Aim of the task: Starting at the line with "widened top rim." and stopping at the line with "cad_parts[node].hide_render = cad_parts[node].hide_viewport", repeat each line exactly. Include both and omit the rest.

Source data:
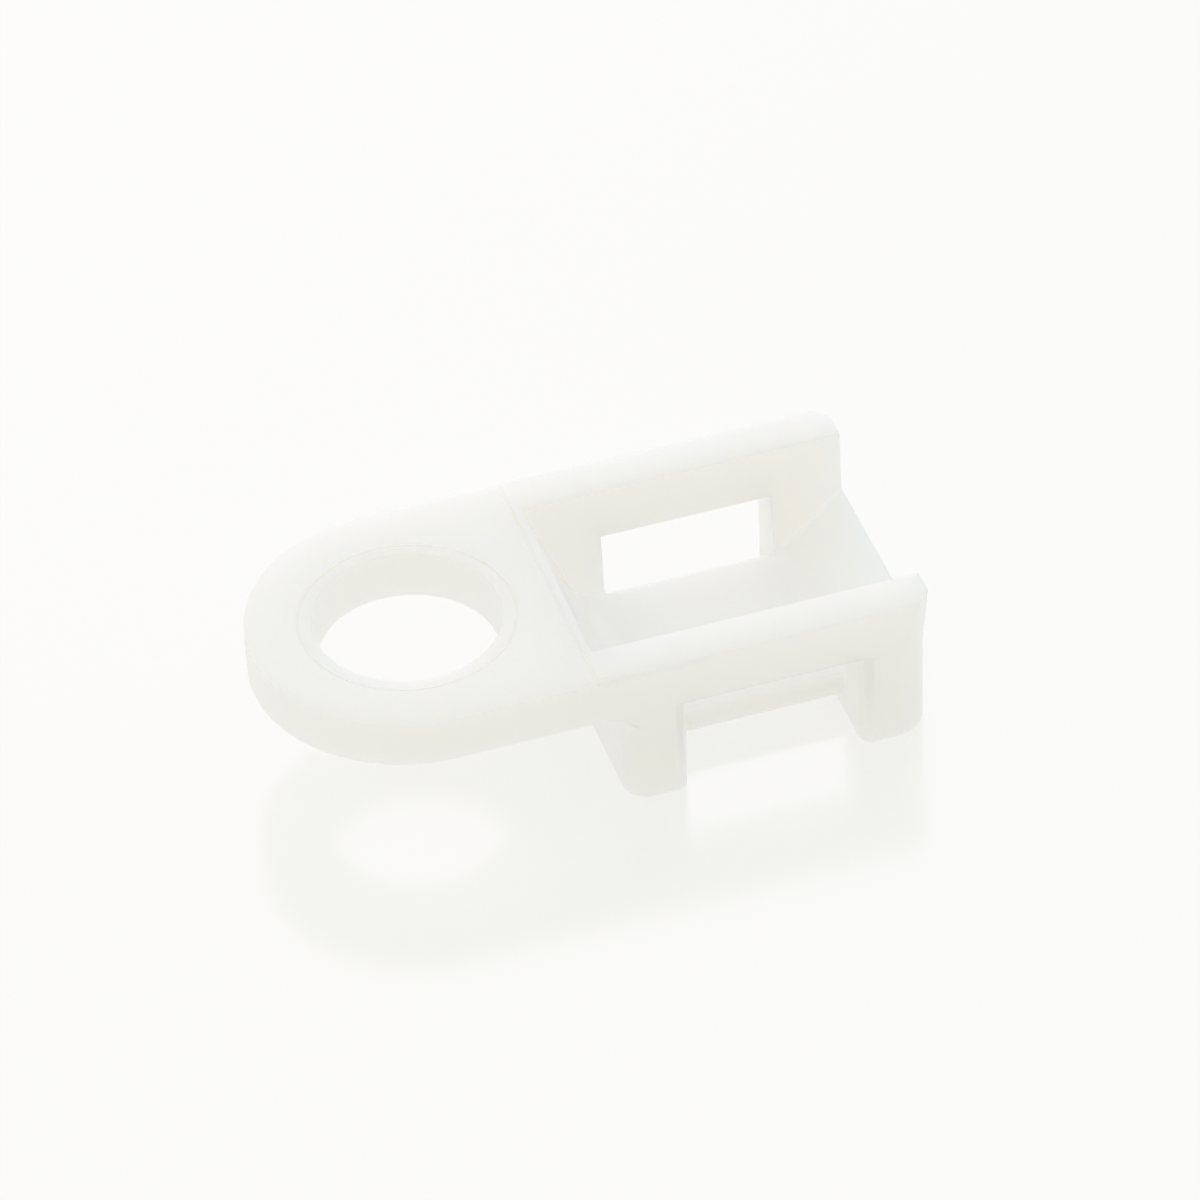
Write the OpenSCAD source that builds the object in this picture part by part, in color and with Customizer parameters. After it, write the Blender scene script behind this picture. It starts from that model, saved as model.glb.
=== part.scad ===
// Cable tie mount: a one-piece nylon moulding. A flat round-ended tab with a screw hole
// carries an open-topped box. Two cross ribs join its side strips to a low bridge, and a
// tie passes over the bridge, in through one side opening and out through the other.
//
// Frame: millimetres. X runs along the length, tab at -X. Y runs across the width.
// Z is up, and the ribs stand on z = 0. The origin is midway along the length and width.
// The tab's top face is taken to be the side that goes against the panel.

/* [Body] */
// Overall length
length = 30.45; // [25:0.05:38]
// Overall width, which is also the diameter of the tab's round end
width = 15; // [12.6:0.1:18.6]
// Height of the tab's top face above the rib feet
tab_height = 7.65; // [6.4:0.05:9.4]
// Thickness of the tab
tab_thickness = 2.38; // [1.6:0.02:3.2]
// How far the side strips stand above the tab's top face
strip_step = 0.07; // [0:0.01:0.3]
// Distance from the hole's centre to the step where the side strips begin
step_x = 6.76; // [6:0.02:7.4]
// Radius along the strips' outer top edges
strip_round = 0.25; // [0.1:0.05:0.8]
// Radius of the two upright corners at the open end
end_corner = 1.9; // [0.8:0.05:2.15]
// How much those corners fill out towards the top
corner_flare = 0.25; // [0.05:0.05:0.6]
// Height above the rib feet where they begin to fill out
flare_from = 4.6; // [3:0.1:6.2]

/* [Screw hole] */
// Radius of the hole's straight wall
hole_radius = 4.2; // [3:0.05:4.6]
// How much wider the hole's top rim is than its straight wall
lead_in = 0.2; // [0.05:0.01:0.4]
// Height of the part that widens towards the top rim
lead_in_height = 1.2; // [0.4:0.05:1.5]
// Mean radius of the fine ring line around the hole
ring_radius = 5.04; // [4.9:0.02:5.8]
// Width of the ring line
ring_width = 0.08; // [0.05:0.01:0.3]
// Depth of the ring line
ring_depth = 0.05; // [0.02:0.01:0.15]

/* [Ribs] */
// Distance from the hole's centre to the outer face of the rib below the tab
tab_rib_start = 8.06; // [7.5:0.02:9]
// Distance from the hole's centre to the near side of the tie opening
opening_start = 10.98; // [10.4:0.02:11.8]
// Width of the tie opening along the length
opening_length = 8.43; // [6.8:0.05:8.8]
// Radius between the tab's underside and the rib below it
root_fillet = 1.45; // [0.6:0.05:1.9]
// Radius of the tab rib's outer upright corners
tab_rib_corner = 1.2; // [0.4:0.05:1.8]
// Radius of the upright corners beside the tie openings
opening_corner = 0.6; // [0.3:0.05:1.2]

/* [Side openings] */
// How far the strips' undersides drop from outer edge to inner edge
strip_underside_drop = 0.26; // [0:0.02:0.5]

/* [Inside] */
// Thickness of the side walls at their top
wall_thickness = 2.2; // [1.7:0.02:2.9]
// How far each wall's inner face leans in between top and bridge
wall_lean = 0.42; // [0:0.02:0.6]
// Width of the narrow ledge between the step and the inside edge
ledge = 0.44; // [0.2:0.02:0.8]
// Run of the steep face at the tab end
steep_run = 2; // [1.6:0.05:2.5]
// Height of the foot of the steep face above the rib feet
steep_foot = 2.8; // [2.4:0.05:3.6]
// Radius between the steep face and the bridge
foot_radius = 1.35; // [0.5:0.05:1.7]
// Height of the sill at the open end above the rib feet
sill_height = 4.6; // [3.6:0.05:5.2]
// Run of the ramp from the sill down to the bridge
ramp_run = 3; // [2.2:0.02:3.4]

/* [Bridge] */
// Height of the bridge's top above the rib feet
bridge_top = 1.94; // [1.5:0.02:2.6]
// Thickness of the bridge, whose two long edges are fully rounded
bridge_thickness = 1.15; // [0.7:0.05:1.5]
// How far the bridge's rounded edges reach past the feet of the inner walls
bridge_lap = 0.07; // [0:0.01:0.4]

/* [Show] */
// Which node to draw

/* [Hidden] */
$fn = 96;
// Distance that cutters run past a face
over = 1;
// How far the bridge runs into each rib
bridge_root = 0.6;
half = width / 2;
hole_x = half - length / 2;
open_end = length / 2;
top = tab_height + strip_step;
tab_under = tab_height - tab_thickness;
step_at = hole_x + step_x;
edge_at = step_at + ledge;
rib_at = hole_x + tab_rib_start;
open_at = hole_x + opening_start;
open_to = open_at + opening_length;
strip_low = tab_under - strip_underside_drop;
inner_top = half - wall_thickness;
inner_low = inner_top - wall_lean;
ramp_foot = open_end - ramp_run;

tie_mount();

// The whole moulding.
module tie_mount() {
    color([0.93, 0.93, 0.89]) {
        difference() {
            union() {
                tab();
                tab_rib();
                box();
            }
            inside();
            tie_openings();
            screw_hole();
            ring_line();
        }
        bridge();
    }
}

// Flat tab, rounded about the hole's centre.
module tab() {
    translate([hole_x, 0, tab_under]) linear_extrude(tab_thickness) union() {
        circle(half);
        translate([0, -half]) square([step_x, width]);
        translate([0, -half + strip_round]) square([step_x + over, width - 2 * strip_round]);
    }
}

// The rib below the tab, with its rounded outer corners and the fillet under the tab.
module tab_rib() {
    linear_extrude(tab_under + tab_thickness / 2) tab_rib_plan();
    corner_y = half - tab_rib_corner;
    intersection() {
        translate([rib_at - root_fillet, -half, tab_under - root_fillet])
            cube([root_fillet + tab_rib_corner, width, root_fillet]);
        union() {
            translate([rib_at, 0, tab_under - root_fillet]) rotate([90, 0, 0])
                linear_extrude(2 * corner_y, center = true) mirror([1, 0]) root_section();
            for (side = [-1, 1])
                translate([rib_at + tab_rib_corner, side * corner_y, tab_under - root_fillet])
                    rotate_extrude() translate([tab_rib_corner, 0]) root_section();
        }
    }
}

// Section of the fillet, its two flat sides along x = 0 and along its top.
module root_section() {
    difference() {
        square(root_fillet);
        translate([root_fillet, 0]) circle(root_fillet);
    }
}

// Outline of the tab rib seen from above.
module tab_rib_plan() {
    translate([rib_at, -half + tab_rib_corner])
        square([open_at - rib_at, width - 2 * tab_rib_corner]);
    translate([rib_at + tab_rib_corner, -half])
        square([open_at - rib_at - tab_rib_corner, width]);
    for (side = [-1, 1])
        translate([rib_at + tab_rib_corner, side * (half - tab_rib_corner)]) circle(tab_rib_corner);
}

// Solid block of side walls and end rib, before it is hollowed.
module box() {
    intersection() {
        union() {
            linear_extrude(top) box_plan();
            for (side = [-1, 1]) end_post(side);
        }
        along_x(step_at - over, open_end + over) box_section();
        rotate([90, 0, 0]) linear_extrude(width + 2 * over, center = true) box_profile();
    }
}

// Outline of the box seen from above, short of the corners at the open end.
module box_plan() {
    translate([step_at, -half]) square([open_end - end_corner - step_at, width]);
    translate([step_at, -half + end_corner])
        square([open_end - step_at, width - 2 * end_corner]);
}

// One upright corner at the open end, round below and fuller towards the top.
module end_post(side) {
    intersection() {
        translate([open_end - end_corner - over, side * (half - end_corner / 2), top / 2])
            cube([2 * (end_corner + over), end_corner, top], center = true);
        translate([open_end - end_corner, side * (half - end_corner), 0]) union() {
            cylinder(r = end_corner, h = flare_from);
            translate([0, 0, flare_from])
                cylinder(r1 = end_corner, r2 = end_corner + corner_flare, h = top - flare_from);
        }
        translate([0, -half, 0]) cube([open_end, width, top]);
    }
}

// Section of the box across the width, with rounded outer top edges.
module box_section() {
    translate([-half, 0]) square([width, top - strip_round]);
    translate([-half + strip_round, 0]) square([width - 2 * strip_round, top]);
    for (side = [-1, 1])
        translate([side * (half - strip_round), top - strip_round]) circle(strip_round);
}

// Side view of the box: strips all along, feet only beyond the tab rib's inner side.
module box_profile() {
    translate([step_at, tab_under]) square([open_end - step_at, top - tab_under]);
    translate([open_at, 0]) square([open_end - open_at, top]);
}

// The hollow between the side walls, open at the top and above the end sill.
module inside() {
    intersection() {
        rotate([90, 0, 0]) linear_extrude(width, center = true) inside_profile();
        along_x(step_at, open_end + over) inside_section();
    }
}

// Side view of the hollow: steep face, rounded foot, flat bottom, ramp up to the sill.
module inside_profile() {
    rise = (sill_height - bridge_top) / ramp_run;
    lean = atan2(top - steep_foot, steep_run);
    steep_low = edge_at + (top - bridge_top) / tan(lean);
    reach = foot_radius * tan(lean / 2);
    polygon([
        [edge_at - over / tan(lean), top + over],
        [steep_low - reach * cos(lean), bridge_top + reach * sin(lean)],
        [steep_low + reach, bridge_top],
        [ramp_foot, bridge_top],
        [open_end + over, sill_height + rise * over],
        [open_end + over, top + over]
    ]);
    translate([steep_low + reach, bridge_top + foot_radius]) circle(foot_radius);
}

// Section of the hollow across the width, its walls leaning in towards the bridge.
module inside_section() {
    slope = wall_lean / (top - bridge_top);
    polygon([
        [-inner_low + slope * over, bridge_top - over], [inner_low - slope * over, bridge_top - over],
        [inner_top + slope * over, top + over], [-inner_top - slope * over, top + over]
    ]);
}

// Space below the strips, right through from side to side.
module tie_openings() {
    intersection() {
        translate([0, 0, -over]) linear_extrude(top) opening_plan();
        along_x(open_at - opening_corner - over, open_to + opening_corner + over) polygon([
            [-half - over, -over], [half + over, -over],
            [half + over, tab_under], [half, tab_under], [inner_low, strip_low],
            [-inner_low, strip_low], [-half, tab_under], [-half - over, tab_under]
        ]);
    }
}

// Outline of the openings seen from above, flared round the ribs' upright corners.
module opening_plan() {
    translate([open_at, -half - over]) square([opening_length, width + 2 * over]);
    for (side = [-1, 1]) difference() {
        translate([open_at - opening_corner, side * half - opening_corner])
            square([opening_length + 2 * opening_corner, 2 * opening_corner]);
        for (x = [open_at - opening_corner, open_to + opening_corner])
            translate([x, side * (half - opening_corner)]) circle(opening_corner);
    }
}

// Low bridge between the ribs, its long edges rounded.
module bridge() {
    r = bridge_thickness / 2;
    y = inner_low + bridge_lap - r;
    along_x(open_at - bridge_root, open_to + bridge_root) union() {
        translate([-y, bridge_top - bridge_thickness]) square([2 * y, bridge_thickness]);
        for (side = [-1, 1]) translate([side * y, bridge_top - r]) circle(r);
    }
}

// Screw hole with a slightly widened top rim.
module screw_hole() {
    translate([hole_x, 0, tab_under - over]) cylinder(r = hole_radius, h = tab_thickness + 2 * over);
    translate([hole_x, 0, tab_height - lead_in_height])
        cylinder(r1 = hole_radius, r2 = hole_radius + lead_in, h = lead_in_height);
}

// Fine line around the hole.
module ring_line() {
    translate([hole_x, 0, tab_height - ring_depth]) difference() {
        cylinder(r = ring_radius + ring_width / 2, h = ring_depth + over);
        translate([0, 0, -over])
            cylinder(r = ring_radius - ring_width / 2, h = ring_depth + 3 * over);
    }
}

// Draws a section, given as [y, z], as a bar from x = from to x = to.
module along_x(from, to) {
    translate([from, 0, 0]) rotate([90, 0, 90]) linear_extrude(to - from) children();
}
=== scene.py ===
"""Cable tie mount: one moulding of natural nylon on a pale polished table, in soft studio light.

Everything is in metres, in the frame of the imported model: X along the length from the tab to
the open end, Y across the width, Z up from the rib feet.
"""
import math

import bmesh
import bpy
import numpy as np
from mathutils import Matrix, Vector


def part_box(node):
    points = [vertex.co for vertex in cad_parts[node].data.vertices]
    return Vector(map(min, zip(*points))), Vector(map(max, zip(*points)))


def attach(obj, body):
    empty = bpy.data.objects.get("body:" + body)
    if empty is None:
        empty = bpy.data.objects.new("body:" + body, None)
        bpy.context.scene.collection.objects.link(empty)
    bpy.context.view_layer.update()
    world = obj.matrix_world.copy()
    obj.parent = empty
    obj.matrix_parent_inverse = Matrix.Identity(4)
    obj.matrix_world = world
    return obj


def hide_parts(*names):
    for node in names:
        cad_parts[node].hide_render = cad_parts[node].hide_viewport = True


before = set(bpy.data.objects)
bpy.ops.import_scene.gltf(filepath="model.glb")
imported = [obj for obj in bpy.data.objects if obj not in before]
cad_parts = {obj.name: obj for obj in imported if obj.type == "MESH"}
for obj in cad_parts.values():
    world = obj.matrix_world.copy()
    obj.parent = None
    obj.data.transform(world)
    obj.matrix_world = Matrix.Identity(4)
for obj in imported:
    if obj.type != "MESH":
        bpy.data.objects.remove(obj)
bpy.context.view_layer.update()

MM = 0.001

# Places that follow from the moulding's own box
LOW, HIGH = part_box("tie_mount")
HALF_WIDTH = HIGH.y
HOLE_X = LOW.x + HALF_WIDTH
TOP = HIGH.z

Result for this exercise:
// Screw hole with a slightly widened top rim.
module screw_hole() {
    translate([hole_x, 0, tab_under - over]) cylinder(r = hole_radius, h = tab_thickness + 2 * over);
    translate([hole_x, 0, tab_height - lead_in_height])
        cylinder(r1 = hole_radius, r2 = hole_radius + lead_in, h = lead_in_height);
}

// Fine line around the hole.
module ring_line() {
    translate([hole_x, 0, tab_height - ring_depth]) difference() {
        cylinder(r = ring_radius + ring_width / 2, h = ring_depth + over);
        translate([0, 0, -over])
            cylinder(r = ring_radius - ring_width / 2, h = ring_depth + 3 * over);
    }
}

// Draws a section, given as [y, z], as a bar from x = from to x = to.
module along_x(from, to) {
    translate([from, 0, 0]) rotate([90, 0, 90]) linear_extrude(to - from) children();
}
=== scene.py ===
"""Cable tie mount: one moulding of natural nylon on a pale polished table, in soft studio light.

Everything is in metres, in the frame of the imported model: X along the length from the tab to
the open end, Y across the width, Z up from the rib feet.
"""
import math

import bmesh
import bpy
import numpy as np
from mathutils import Matrix, Vector


def part_box(node):
    points = [vertex.co for vertex in cad_parts[node].data.vertices]
    return Vector(map(min, zip(*points))), Vector(map(max, zip(*points)))


def attach(obj, body):
    empty = bpy.data.objects.get("body:" + body)
    if empty is None:
        empty = bpy.data.objects.new("body:" + body, None)
        bpy.context.scene.collection.objects.link(empty)
    bpy.context.view_layer.update()
    world = obj.matrix_world.copy()
    obj.parent = empty
    obj.matrix_parent_inverse = Matrix.Identity(4)
    obj.matrix_world = world
    return obj


def hide_parts(*names):
    for node in names:
        cad_parts[node].hide_render = cad_parts[node].hide_viewport = True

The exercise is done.